Here’s hoping that the swap next week finally injects some life into this snooze-fest of a pre-merge. Because if not, this might officially go down as the most boring stretch Survivor has ever had.

Player Rankings

13.) Sophie (5 confessionals)

Who is this woman?


12.) Kristina (7 confessionals)


The biggest cheerleader from the sit out bench.


11.) Jawan (16 confessionals)


If you'd read the labels on the water bottles, you probably wouldn't be in so much trouble, man.


10.) Shannon (15 confessionals)


Back-to-back delusional players who have no idea how bad their position is.


9.) Rizo (24 confessionals)


Terrible player, but is likable enough to make it deep into the game.


8.) Alex (34 confessionals)


More of a tag along than a driver of strategy.


7.) Sage (14 confessionals)


Big fan. Reminds me of Carolyn from season 44. Could be a dark horse possibly.


6.) Savannah (36 confessionals)


Very much in the know for now, but we'll have to see how she handles her emotions when adversity hits.


5.) MC (15 confessionals)


Still think she'll be a dominant physical competitor — the journey proved that. I Didn't like how easily she got played by Nate. She might be too trusting and could be in trouble whenever she's not safe during the merge.

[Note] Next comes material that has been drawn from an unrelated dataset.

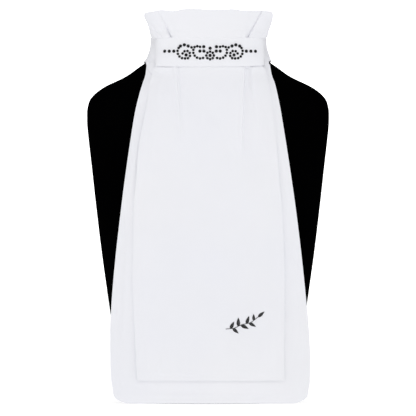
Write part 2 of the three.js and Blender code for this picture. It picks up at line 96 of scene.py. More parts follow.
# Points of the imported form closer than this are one, and points this near its rims lie on them
BUST_MERGE = 0.00002
BUST_RIM = 0.0001

# The neckband: angles run from the wearer's left side by the back (90) to the front (270)
BAND_ROUND_NECK = {
    "inner_end": 70,
    "ramp_start": 392,
    "ramp_end": 427,
    "outer_end": 470,
    "top": 0.3874,
    "bottom_at_sides": 0.3606,
    "bottom_tilt": 0.0006,
    "bottom_at_front": 0.346,
    "off_bust": 0.0015,
    "looser_at_left": 0.0011,
    "looser_from_z": 0.36,
    "looser_to_z": 0.368,
}
# The fall of its lower edge towards the front, by how far the band faces forwards there
BAND_FALL = {"starts": 0.25, "run": 0.55, "power": 2.2}
# Where the lower edge stands out over the flaps: how far the band faces forwards there, and the
# height above the edge over which it comes back
OVER_FLAP = {"height": 0.0009, "starts": (0.3, 0.5), "ends": (0.84, 0.92), "fades": (0.003, 0.0085)}
PUCKERS = {"height": 0.00012, "rate": 1.7, "fine_height": 0.00006, "fine_rate": 3.9, "slant": 9}
CLOSURE = {"start": 75, "end": 105, "thickness": 0.0013, "margin": 0.005, "off_bust": 0.0031}
LAP_GAP = 0.0004
LAP = NECKBAND_WALL + CLOSURE["thickness"] + LAP_GAP

# The cross band: half a flattened oval in plan, shallower where the neck flares below it
CROSS = {"centre": 0.002, "half_width": 0.0576, "front": -0.0494, "squareness": 3.0}
CROSS_DEPTH = {"low": 0.0142, "high": 0.0232, "low_z": 0.358, "high_z": 0.376}
CROSS_TOP = 0.3857
CROSS_BOTTOM = 0.3549
CROSS_BOTTOM_RISE = 0.0016
CROSS_SLANT = 0.0003
CROSS_LIFT = {"x": 0.051, "width": 0.007, "height": 0.0009}
CROSS_SWAY = {"height": 0.0002, "rate": 55, "start": 0.6}
CROSS_BELLY = 0.0002
CROSS_PRESSED = {"height": 0.0001, "share": 0.05}

# The flaps: their side edges and their plan curve at each height
FLAP_COLUMNS = ("z", "left", "right", "front", "depth", "span", "squareness")
REAR_TOP = 0.3445
REAR_TUCK = {"from_x": 0.05, "to_x": 0.062, "from_z": 0.32, "height": 0.0136}
REAR_HEM = 0.0006
REAR_CORNER = {"width": 0.018, "height": 0.0115, "fades_at": 0.03}
REAR_OFF_BUST = 0.001
# The points across and down, and how much closer they stand at the sides and at the hem
REAR_GRID = {"across": 150, "rows": 250, "closer_at_sides": 0.35, "closer_at_hem": 0.25, "power": 1.6}
REAR = [
    (0.002, -0.0999, 0.1055, -0.0586, 0.028, 0.15, 2.2),
    (0.018, -0.1014, 0.107, -0.0588, 0.028, 0.15, 2.2),
    (0.044, -0.1026, 0.1074, -0.0593, 0.028, 0.15, 2.2),
    (0.075, -0.1029, 0.1062, -0.0598, 0.028, 0.15, 2.2),
    (0.104, -0.1015, 0.1037, -0.0601, 0.028, 0.15, 2.2),
    (0.152, -0.0974, 0.0988, -0.0606, 0.028, 0.148, 2.2),
    (0.206, -0.0913, 0.0922, -0.0608, 0.028, 0.142, 2.2),
    (0.25, -0.0856, 0.0859, -0.0599, 0.029, 0.134, 2.2),
    (0.28, -0.0812, 0.0813, -0.0581, 0.031, 0.124, 2.25),
    (0.309, -0.0764, 0.0766, -0.0542, 0.034, 0.11, 2.3),
    (0.327, -0.0721, 0.073, -0.0506, 0.038, 0.098, 2.4),
    (0.338, -0.0688, 0.0704, -0.047, 0.043, 0.09, 2.5),
    (0.3469, -0.066, 0.0672, -0.043, 0.046, 0.086, 2.6),
    (0.3581, -0.0648, 0.0654, -0.037, 0.048, 0.084, 2.6),
]
PANEL_HEM = 0.0247
FRILL_TOP = 0.4161
PANEL_LAYER = 0.0016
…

3.) Steven (12 confessionals)


I've done a 360 on Steven. I think he has some of the best reads on the cast and is one of the better strategic thinkers. With his brain and MC's comp prowess, they're probably going to be a deadly duo.


2.) Nate (17 confessionals)


I've been impressed at how he's been able to work his tribe to be at the forefront. It was also interesting how he worked the journey to go in his favor. I think he's the most levelheaded person on the cast and is in probably the best position.


1.) Sophi (30 confessionals)


If Sophi makes it to the end, it's going to be hard not to give her the $1 million. She's been at every tribal so far and has survived. This was a quieter episode for her, but she remains well-positioned.